WHY THE MICRON SCALE?
The interesting properties of quantum materials can appear on the macroscale, but their building blocks, like atoms and electrons, live at the nanoscale. The microscale is a fruitful ‘land-in-between’. Sometimes we work at the microscale to tune material properties by changing the size and shape of the sample. Other times, we work at the microscale to enable measurements on samples that are only available in small sizes. For example, exotic materials can be engineered atomic layer by atomic layer with total sample lengths that are limited to just one micron. In order to study these materials, which are too small to work with by hand, advanced microfabrication processes and upgraded measurement methods are needed to extract the right information. We tweak experiments to work for smaller samples, on faster timescales, and with more precision.
WHY THERMODYNAMIC TECHNIQUES?
While it’s impossible, even with today’s computational abilities, to track the individual trajectories of 1023 electrons in a material, thermodynamics provides a workaround. Using statistics of the electrons’ microscopic behaviors, the macroscopic properties of materials can be predicted and directly compared to measurements. This is the power behind thermodynamic techniques — they allow us to connect measurable quantities to microscopic behavior. Many traditional thermodynamic techniques, like heat capacity and magnetization, only work for large, millimeter-sized crystals. By interfacing thermodynamic techniques with micron-sized samples, we can access unexplored physics.
WHY HIGH MAGNETIC FIELDS?
We develop experiments to investigate materials in magnetic fields up to 100 tesla — the largest magnetic field strength that can reliably found in a laboratory. Magnetic fields provide a non-disruptive and reversible way to study electrons in quantum materials. In some sense, they provide a means for simplifying complex material problems as they reduce the degrees of freedom that electrons can explore. This clues us in on the mechanisms responsible for the properties that emerge even in the absence of magnetic field, such as superconductivity or magnetism. Magnetic fields can also induce the formation of new, exotic states of matter that we have never seen before.

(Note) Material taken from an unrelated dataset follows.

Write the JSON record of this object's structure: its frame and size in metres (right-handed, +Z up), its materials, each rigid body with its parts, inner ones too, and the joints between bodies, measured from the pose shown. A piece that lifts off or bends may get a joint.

Our workhorse experimental technique is resonant torsion magnetometry. This technique measures a new thermodynamic quantity known as the magnetotropic coefficient — the second derivative of the free energy with respect to magnetic field orientation in the sample. This fact alone makes it ideal for identifying second-order phase transitions; just as other second derivatives of the free energy, including heat capacity, the elastic moduli, or the magnetic susceptibility show sharp discontinuities at phase transitions, so does the magnetotropic coefficient. The magnetotropic coefficient is similar to the magnetic torque in that both are sensitive to magnetic anisotropy. In resonant torsion, a sample mounted onto a cantilever oscillates at the natural frequency of the cantilever. The sample’s magnetic torque, however, is responsible for shifting the equilibrium position about which the lever oscillates. The magnetotropic coefficient leads to a shift in the resonant frequency. The resonant frequency can be measured sensitively both as a function of temperature and magnetic field, allowing the detection of very weak magnetic anisotropy or a signal from very small samples.
Pulsed Echo Ultrasound
Pulsed echo ultrasound uses a piezoelectric transducer to generate short pulses of sound that travel through the sample. These pulses reflect off the opposite side of the sample and then return to the transducer, generating an electrical signal which is typically amplified and detected on an oscilloscope. With a known path length over which the sound travels, the speed of sound in the material is determined. By measuring the phase of each reflected sound pulse, or “echo”, the change in sound velocity as a function of a parameter like magnetic field or temperature can be measured with better than 1 part in 108 sensitivity. The speed of sound couples to the structural degrees of freedom, but essentially all interactions between electrons on a lattice, such as electron hopping, spin exchange, and coulomb repulsion, depend strongly on the distance between the lattice sites. This introduces couplings between essentially all microscopic degrees of freedom in the material, making ultrasound an ideal probe to study the properties of quantum materials. By measuring the decrease in the amplitude of each successive echo, one obtains the attenuation coefficient—a measure of how easily the sound is absorbed by the material. Varying the measurement frequency allows one to enter interesting regimes where the sound frequency becomes matched to a physical process, such as a relaxation time, and a strong enhancement of the attenuation can clue us in on the mechanisms at play. Traditional pulsed echo requires large millimeter- or even centimeter-sized samples and regular shapes. Our group is currently working to miniaturize this technique with FIB lithography, which enables measurements to higher frequencies on materials that are only available as tiny crystallites.
Electrical transport is one of the most basic characterization methods. In a standard four-point transport measurement, four wires are used to pass current through the sample and measure the change in voltage to determine the electrical resistivity. In many cases, single crystals are only available with dimensions too small to squeeze four wires onto the sample by hand. In addition to sample constraints, there are many reasons that miniaturizing transport can be very beneficial; using FIB lithography the placement of the electrical contacts can be chosen precisely in order to measure the anisotropy within a single device or to detect both longitudinal and Hall resistivity at the same time. The ability to finely tune the geometry and size of the sample itself can be used to increase the signal sizes to measure highly-conductive samples, especially at high magnetic fields where small samples reduce eddy current heating. In fact, microscale transport is highly compatible with pulsed magnetic fields (view “Spatial control of heavy-fermion superconductivity in CeIrIn5“ and “Quantum limit transport and destruction of the Weyl nodes in TaAs”), where the very rapidly changing magnetic field strength can induce voltages and electrical noise into the measurement. Because wires can be tightly twisted all the way to the point of contact on the sample, open loop areas are reduced and sensitivity is improved. We use this high sensitivity to directly measure the electronic structure of metals and observe field-temperature scaling in cuprate superconductors.